As someone whose district includes Yosemite National Park, and who gleefully embraced the tea party after the election of President Barack Obama, one might think McClintock would be alert to environmental issues and savvy enough to recognize a gathering grassroots firestorm.
McClintock’s claims that “anarchists” had gathered to “disrupt” his meeting was true only if by “anarchists” you mean “neighbors and grandparents.”
But no. McClintock defended Trump’s executive order restricting refugee admissions – a ban that 15 states including his own sued to overturn Monday. Then he spewed some double-speak on health insurance and claimed man-made global warming is up for “very vigorous debate” among scientists. ( It isn’t.)
After a dozen or so questions, McClintock scurried away, cowering theatrically behind a needless police escort. Or maybe it wasn’t theater. Maybe all those people shouting “Shame!” and “Vote him out!” really did hurt his sensitive ears and scare him.

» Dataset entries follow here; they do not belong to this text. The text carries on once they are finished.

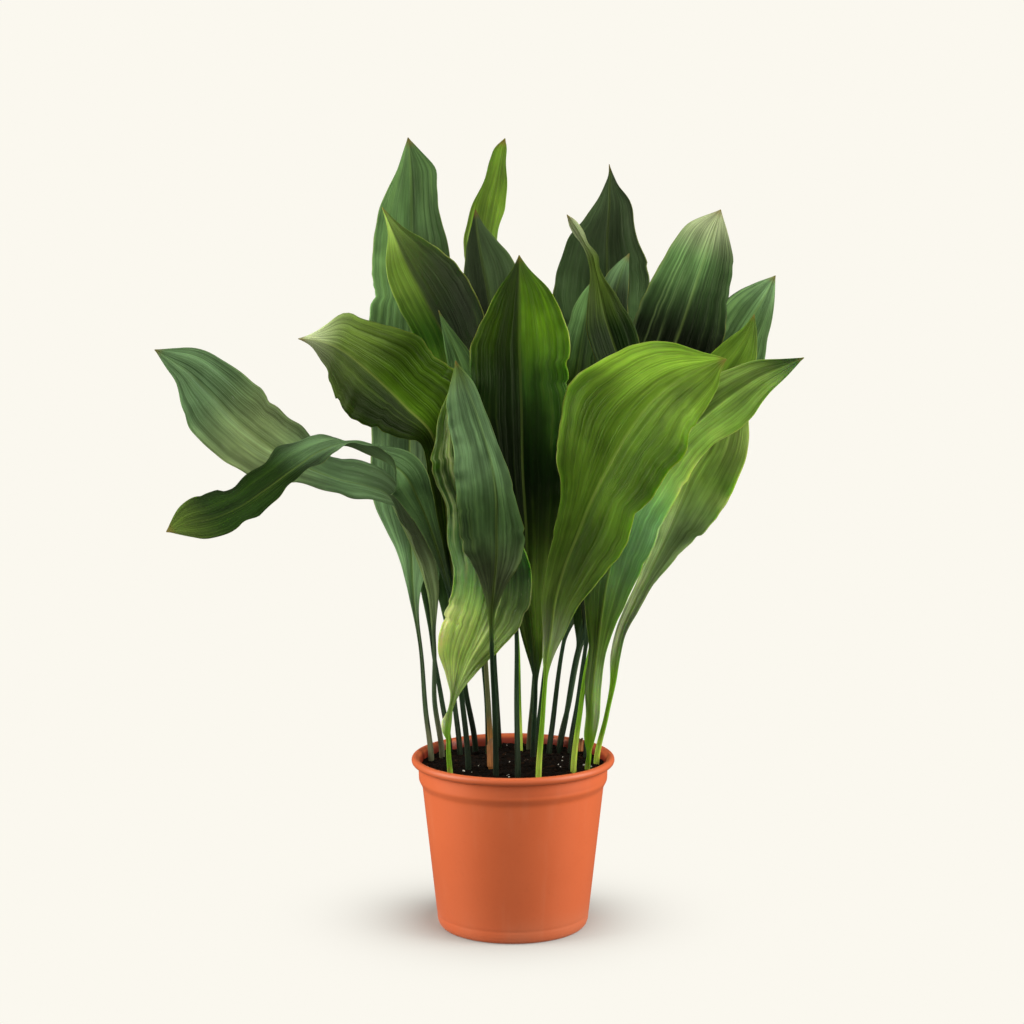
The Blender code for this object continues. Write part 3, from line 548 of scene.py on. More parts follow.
crumb = soil_finish("soil_crumbs", tint(9, 5, 3), tint(31, 19, 12), 0.60)
bark = soil_finish("bark_bits", tint(26, 16, 10), tint(60, 38, 24), 0.50)
pearl = Finish("perlite")
mottle = pearl.noise(pearl.place(), 1500.0)
pearl.give(Base_Color=pearl.mix(mottle, tint(196, 192, 182), tint(238, 235, 228)),
           Roughness=0.85, Normal=pearl.bump(pearl.noise(pearl.place(), 2600.0), 0.5, 0.0004))
scatter("soil_crumbs", 1500, 0.0005, 0.0022, 1.6, 0.45, 11, crumb)
scatter("bark_bits", 150, 0.0006, 0.0018, 3.4, 0.40, 12, bark)
scatter("perlite_grains", 46, 0.0005, 0.0014, 1.2, 0.35, 13, pearl.material)
print("crumbs laid")

# %% [markdown]
# ## The rootstock
# A cast iron plant has no trunk. Its stalks rise from a thick creeping rootstock that lies just under
# the soil, so it stays as the plain solid it is and only gets a finish: pale brown bark with rings.

# %% Rootstock finish
root = Finish("rootstock_bark")
rings = root.noise(root.add("Mapping", {"Vector": root.place(), "Scale": (260.0, 260.0, 40.0)}), 1.0, 3.0)
root.give(Base_Color=root.mix(rings, tint(96, 70, 42), tint(150, 116, 74)), Roughness=0.85,
          Normal=root.bump(rings, 0.6, 0.001))
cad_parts["rhizome"].data.materials.clear()
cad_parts["rhizome"].data.materials.append(root.material)
print("rootstock finished")

# %% [markdown]
# ## The shape of a leaf
# Each leaf is one thing from foot to tip: a round stalk with a channel along its upper side that
# flattens into a long pointed blade. So it is one surface with two parameters. One runs along the
# leaf's centre line; the other runs round its section. The table gives the centre line as a few
# places and, on the blade, how far the surface reaches to the left and to the right of it, all in
# millimetres. A face direction says which way the upper side looks at even stations, and a fold angle
# says how steeply the halves rise from the midrib.

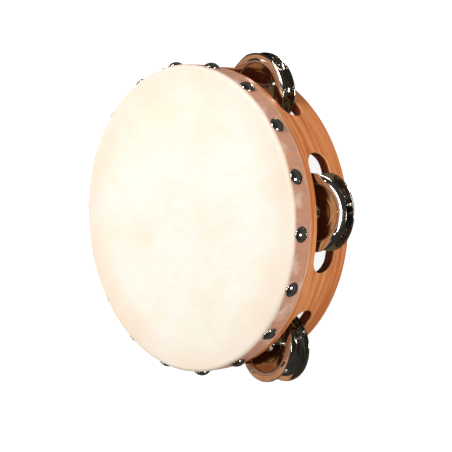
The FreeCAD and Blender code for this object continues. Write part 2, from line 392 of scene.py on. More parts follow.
@dataclass(frozen=True)
class BentWood:
    """Varnished wood whose grain runs round the hoop, darker in the routed slots, partly a stain and
    partly painted shade.
    """

    outer: float
    inner: float
    top: float
    joint_angle: float
    light: Colour = rgb(234, 158, 98)
    middle: Colour = rgb(220, 132, 74)
    # dark is a grain colour, and also the painted shade along the rear rim.
    dark: Colour = rgb(190, 98, 46)
    # cut is the deep brown of the pores, the glued joint and the stained slot walls, where it also stands
    # for painted shade.
    cut: Colour = rgb(112, 34, 14)
    # A painted highlight for the slots' lips.
    lip_highlight: Colour = rgb(246, 190, 132)
    drift_scale: tuple[float, float] = (9.0, 60.0)
    ribbon_scale: tuple[float, float] = (14.0, 320.0)
    fibre_scale: tuple[float, float] = (60.0, 1900.0)
    pore_scale: tuple[float, float] = (170.0, 2600.0)
    relief: float = 0.12 * MM

    def material(self) -> bpy.types.Material:
        """Build the wood.

        The grain is noise on (length round the hoop, depth in the wall, height), stretched along the
        first. The hoop's glued joint is a thin line across it, where that length starts and ends.

        Returns:
            The material.
        """
        shader = Shader("varnished_bent_wood")
        at = shader.position()
        turn = {"vector_type": "POINT"}
        sockets = {"Vector": at, "Rotation": (0.0, 0.0, math.pi - self.joint_angle)}
        x, y, z = shader.parts(shader.value("ShaderNodeMapping", 0, turn, sockets))
        radius = shader.maths("SQRT", x * x + y * y)
        round_it = shader.maths("ARCTAN2", y, x) * self.outer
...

Either way, there was not only no anarchy, there wasn’t even disorder. Everyone was polite and the demonstrators applauded the police at the end of the protest. Occupy Roseville, this was not.
Order has been the tenor of most of these anti-Trump protests. From the massive women’s marches in January to the recent airport demonstrations, dissent has been overwhelmingly nonviolent.
The notable exception has been the reaction to Breitbart provocateur Milo Yiannopoulos, whose planned appearances at UC Berkeley, UC Davis and other campuses have incited vandalism. The culprits there do claim to be anarchists, though their all-black disguises make it hard to know who they actually are.
They are unwelcome, and we denounce them. But anarchy should be the least of the Republican Congress’ worries. If Trump’s overreaches continue, and McClintock and his GOP colleagues don’t check and balance him as they’re supposed to, regular democracy, in all its grassroots, garden-variety glory, is going to keep them busy enough.